Metadata-Version: 2.4
Name: usaspending-orm
Version: 0.7.0
Summary: A Python ORM wrapper for the USAspending.gov API with intuitive queries, automatic pagination, and smart caching
Project-URL: Homepage, https://github.com/planetary-society/usaspending-orm
Project-URL: Repository, https://github.com/planetary-society/usaspending-orm
Project-URL: Issues, https://github.com/planetary-society/usaspending-orm/issues
Project-URL: Documentation, https://github.com/planetary-society/usaspending-orm/blob/main/README.md
Author-email: Casey Dreier <casey.dreier@planetary.org>
License-Expression: MIT
License-File: LICENSE
Keywords: api-wrapper,contracts,federal-spending,government-data,grants,orm,usaspending
Classifier: Development Status :: 4 - Beta
Classifier: Intended Audience :: Developers
Classifier: Programming Language :: Python :: 3
Classifier: Programming Language :: Python :: 3.9
Classifier: Programming Language :: Python :: 3.10
Classifier: Programming Language :: Python :: 3.11
Classifier: Programming Language :: Python :: 3.12
Classifier: Topic :: Software Development :: Libraries :: Python Modules
Requires-Python: >=3.9
Requires-Dist: cachier<5.0.0,>=4.1.0
Requires-Dist: pyyaml<7.0.0,>=6.0.2
Requires-Dist: requests<3.0.0,>=2.32.4
Requires-Dist: titlecase<3.0.0,>=2.4.1
Description-Content-Type: text/markdown

# USASpending ORM

A python library that provides an object-relational mapping layer to the USAspending.gov API.

## Why This Library?

[USASpending.gov](https://usaspending.gov) is the official federal database for tracking U.S. government spending, and provides extensive data on federal contracts, grants, and other awards since 2007-10-01, enabling citizens to track how federal money is spent.

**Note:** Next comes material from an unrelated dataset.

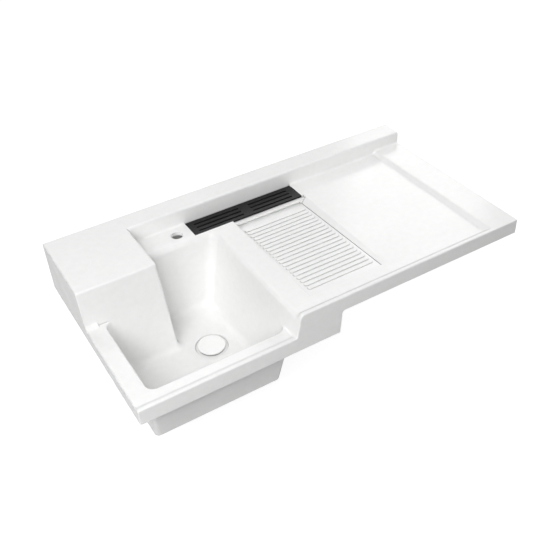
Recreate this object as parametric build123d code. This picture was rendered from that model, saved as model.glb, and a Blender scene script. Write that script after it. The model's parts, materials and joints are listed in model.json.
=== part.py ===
from build123d import *
import math
import os

# A laundry countertop cast in one piece with an L-shaped basin on the left, a raised block behind the basin's
# low rim, a drip board with cross ridges, a covered trough along the back and a plain tray on the right.
# Millimetres. +X runs along the top to the right, +Y goes to the wall, +Z is up. The origin is the front left
# corner of the plane that the top rests on, under the basin's own skirts.

# Driving dimensions of the casting, overall
length = 1200.0
depth = 620.0
skin = 12.0
skirt_thickness = 14.0
edge_radius = 4.0

# Levels above the plane that the top rests on
rim_height = 47.0
rim_lip_rise = 4.0
deck_height = 106.0
deck_lip_rise = 12.0
upstand_height = 157.0
high_skirt_bottom = 72.0
bowl_floor_drop = 132.0

# Front lips and the border at the right end
lip_curve_radius = 16.0
deck_lip_flat = 5.0
rim_lip_flat = 6.0
border_width = 94.0
border_ramp = 12.0
border_blend = 9.0

# Upstand along the wall and the block behind the low rim
splash_thickness = 68.0
block_width = 227.0
block_depth = 264.0
block_front_slope = 0.12
block_side_slope = 0.052
block_corner_radius = 9.0
top_edge_radius = 6.0
block_foot_radius = 16.0
upstand_foot_radius = 7.0

# Basin
left_rim_width = 50.0
front_rim_width = 50.0
rear_ledge = 89.0
step_position = 443.0
step_slope = 0.2
left_wall_slope = 0.056
front_wall_slope = 0.123
rear_wall_slope = 0.0546
bowl_corner_radius = 26.0
bowl_floor_radius = 22.0
bowl_outer_floor_radius = 11.0
bowl_outer_corner_radius = 14.0
step_wall_thickness = 17.0
high_rim_radius = 15.0
low_rim_radius = 5.0
step_foot_radius = 6.0
dish_radius = 60.0
dish_depth = 1.5

# Skirt that drops beside the basin
box_width = 578.0
box_slope = 7.0 / 72.0
box_foot_radius = 10.0

# Tap hole
tap_hole_radius = 17.5
tap_hole_position = 356.0
tap_hole_from_splash = 43.0
tap_hole_edge = 1.5

# Trough along the wall and its cover
cover_left = 400.0
cover_length = 368.0
cover_width = 74.0
cover_recess = 6.0
cover_clearance = 0.4
cover_corner_radius = 2.0
pad_thickness = 1.0
pad_radius = 4.0
pad_inset = 6.0
ledge_width = 10.0
trough_corner_radius = 8.0
rib_depth = 6.0
rib_width = 2.5
rib_clearance = 0.5
rebate_width = 12.0
rebate_depth = 2.5
slot_width = 6.0
slot_pitch = 18.0
slot_rows = 3
slot_first = 15.0
slot_left_margin = 20.0
slot_right_margin = 26.0
slot_group_gap = 31.0
first_group_share = 0.522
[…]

The platform has a [comprehensive API](https://api.usaspending.gov) for querying the data, but the API is complex and can be cumbersome to work with. This library provides an abstraction layer and other quality-of-life improvements to enable rapid development of applications that consume USASpending data.

## Key Features

**🔗 ORM-Style Chained Interface** - Access related data through object associations (e.g., `award.recipient.location.city`) inspired by ActiveRecord and SQLAlchemy. Navigate related data without manual API calls.

**🔎 Comprehensive Award Queries** - Build complex searches with chainable filters for agencies, award types, fiscal years, and more. 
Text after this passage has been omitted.